Treatments for this disorder typically focus on eliminating the triggers and promoting safety measures.
Medical treatment is recommended if sleepwalking is induced by certain underlying conditions, such as obstructive sleep apnea, seizures, gastroesophageal reflux, or periodic leg movements. Sleepwalking episodes stop once the underlying medical condition is managed.
Medications may also be necessary if the sleepwalker is at risk of serious injuries and other treatment options have proved ineffective.
Other Sleepwalking Treatment Options:
For people who suffer from a long-term sleepwalking disorder, doctors may suggest procedures like anticipatory awakenings, relaxation techniques, and mental imagery to them.
During anticipatory awakenings, a child or a person is awakened approximately 15 to 20 minutes before the usual time of the episode and then is kept awake through the time during which the episodes take place.

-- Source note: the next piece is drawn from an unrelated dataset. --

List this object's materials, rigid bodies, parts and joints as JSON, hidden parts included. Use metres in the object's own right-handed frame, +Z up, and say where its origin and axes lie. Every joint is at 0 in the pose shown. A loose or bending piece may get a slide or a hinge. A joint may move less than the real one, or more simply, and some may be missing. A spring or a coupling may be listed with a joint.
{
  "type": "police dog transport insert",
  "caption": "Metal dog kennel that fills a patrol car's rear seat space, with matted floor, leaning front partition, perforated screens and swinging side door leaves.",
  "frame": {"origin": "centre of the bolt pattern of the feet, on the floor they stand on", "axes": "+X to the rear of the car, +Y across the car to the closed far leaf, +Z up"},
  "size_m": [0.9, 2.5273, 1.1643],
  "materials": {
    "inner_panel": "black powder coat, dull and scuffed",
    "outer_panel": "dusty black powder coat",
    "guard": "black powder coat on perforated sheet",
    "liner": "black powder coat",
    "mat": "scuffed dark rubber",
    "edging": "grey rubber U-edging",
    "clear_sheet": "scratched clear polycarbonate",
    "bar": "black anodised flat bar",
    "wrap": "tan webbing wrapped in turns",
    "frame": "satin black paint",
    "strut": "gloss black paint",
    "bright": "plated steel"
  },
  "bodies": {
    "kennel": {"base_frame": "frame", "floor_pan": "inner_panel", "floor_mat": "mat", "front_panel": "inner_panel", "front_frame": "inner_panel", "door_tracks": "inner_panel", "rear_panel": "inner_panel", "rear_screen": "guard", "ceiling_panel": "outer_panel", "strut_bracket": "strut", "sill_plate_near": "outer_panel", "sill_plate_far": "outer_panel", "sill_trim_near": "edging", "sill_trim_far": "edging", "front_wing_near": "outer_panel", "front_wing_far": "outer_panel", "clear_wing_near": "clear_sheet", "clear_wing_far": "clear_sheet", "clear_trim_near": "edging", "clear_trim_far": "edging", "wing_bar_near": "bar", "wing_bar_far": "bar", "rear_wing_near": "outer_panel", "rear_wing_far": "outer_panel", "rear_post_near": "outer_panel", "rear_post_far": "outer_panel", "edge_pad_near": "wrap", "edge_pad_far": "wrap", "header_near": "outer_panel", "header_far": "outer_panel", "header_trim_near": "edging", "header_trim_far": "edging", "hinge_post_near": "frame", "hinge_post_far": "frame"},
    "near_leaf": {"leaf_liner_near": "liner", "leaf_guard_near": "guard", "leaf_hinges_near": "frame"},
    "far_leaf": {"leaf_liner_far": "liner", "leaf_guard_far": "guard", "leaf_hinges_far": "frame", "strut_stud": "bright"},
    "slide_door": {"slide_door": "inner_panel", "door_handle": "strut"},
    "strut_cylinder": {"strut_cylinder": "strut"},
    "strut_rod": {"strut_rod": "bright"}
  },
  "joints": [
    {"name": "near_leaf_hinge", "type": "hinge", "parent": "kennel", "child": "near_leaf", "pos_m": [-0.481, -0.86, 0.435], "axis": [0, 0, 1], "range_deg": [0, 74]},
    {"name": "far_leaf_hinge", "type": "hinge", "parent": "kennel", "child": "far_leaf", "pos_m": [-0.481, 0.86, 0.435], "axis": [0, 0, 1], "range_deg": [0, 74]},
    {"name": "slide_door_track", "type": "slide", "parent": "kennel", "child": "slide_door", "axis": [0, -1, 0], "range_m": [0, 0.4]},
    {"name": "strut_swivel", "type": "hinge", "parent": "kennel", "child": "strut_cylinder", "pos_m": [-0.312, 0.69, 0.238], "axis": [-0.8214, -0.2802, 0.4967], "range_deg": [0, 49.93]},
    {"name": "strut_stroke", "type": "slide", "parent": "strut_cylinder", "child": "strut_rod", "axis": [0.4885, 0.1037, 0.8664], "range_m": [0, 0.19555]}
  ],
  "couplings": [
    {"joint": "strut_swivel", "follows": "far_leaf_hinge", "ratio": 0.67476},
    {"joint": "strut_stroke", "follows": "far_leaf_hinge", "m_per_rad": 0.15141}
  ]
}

How Does Sleepwalking Work?
Sleepwalking episodes usually reduce as children get older and do not indicate a serious disorder. However, in some instances, they might be a reason for any underlying medical condition that needs to be addressed.

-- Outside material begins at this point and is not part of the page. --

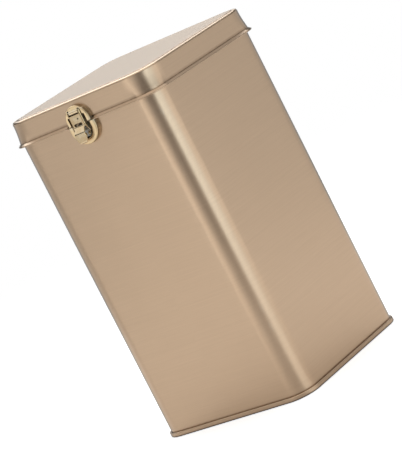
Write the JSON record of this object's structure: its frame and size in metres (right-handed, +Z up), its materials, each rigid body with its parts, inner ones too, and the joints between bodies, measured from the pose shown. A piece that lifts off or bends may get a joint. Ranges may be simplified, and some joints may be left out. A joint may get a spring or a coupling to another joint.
{
  "type": "cookie tin",
  "caption": "Tall square tinplate canister with rounded corners, a slip-over hinged lid with a flared hem, a double-seamed base and a small sprung hasp clasp.",
  "frame": {"origin": "centre of the square base, on the plane the seam rests on", "axes": "+Z up along the tin, -Y towards the clasp, +Y towards the hinge"},
  "size_m": [0.1212, 0.1271, 0.2157],
  "materials": {
    "tin": "brushed tinplate with a champagne gold lacquer",
    "tin_base": "same lacquered tinplate, rolled seam",
    "hinge": "brass-plated, satin",
    "clasp": "pale brass plating, polished",
    "rivets": "brass-plated",
    "pins": "bright drawn wire"
  },
  "bodies": {
    "body": {"body_wall": "tin", "bottom_end": "tin_base", "hinge_body_leaf": "hinge", "hinge_body_rivets": "rivets", "hinge_pin": "pins", "clasp_catch_plate": "clasp", "clasp_catch_hook": "clasp", "clasp_catch_rivets": "rivets"},
    "lid": {"lid_shell": "tin", "hinge_lid_leaf": "hinge", "hinge_lid_rivets": "rivets", "clasp_lid_plate": "clasp", "clasp_lid_rivets": "rivets"},
    "hasp": {"clasp_hasp": "clasp", "clasp_pin": "pins"}
  },
  "joints": [
    {"name": "lid_hinge", "type": "hinge", "parent": "body", "child": "lid", "pos_m": [0, 0.0604, 0.2007], "axis": [-1, 0, 0], "range_deg": [0, 110]},
    {"name": "hasp_pivot", "type": "hinge", "parent": "lid", "child": "hasp", "pos_m": [0, -0.0609, 0.2083], "axis": [-1, 0, 0], "range_deg": [0, 110]}
  ]
}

People are usually advised to visit their doctor and discuss their condition if they exhibit other symptoms, like if sleepwalking is frequent or persistent or if they do disruptive activities while sleepwalking and are completely unaware of them.
Is Sleepwalking a Mental Disorder?
Sleepwalking is relatively more common among children than adults and often occurs due to hereditary factors. But sometimes, it can also be induced due to sleep deprivation or stress. Other conditions, such as mental health disorders and depression, are also linked with this condition.
Is Sleepwalking Serious?
Sleepwalking usually outgrows during the teen years, and incidents occurring during sleepwalking don’t signal severe problems or need treatment.
However, frequent sleepwalking episodes may suggest an underlying disorder or require medical assistance.
Do I Need to Worry If My Child Sleepwalks?
Sleepwalking can also occur in completely healthy children and is not usually a matter of huge concern. It most commonly takes place during the first stage of sleep.
If your child suffers from recurrent sleepwalking episodes, make your home secure and ensure that your child has a regular sleep schedule.
If these episodes lead to severe injuries or become consistent, you should then consult your healthcare provider.